I know of a bass in someone’s basement in Sedro Wooly (sp?) Washington. So I think many of them are still out there. Like someone already said, many have most likely been forgotten in the attics, basements, storage rooms, garages of America.

The Internet has changed many things over the past number of years…One of which is access and visibility of previously unavailable items…As these old warriors are discovered during renovations or estate cleanups, they make it out onto sites like eBay where suddenly that “crusty old hulk” suddenly fetches thousands of dollars.

Sure, many will have been lost to scrap metal and landfills, but I suspect that most are still out there waiting to be found so that they might take their rightful place in the music world…

And in the words of Forrest Gump….That’s all I have to say about that…….
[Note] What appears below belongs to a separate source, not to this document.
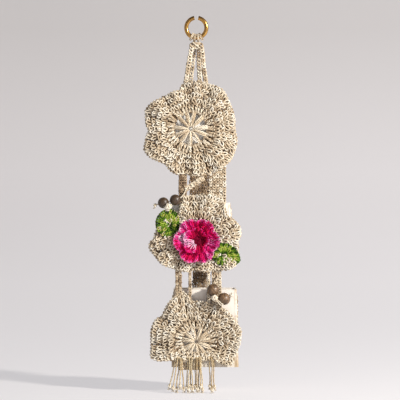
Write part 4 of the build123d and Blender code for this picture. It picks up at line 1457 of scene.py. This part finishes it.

Well at least for today…  😉

Addendum:

My web designer just read this post from this AM, and after posting her comment, sent me the following picture.

  

It makes me a bit squeamish, since that’s my 1922 Buescher being crushed…virtually…but none the less…it is a bit hard to stomach…

…this is just my blog. My “real” website is www.bassic-sax.info. If you’re looking for sax info, you should check it out too.There’s lots there!
 

4 Comments

  1. T. Pritchard

    I know where one is. My grandfather collected all kinds of rare and unusual instruments. I inherited them and have had many restored to their original glory. The most recent was his base sax, which I played in high school many years ago. It was thoroughly cleaned, got some new springs, and all new pads. It is now looking for a good home.

  2. There has to be a way to figure out what the bass sax numbers are. How many were produced from 1900 to 1955? Maybe there just were not that many as has been suggested.

    BTW I luv SOTSDO’s prose; he is quite the writer and he has a lot of stories to tell.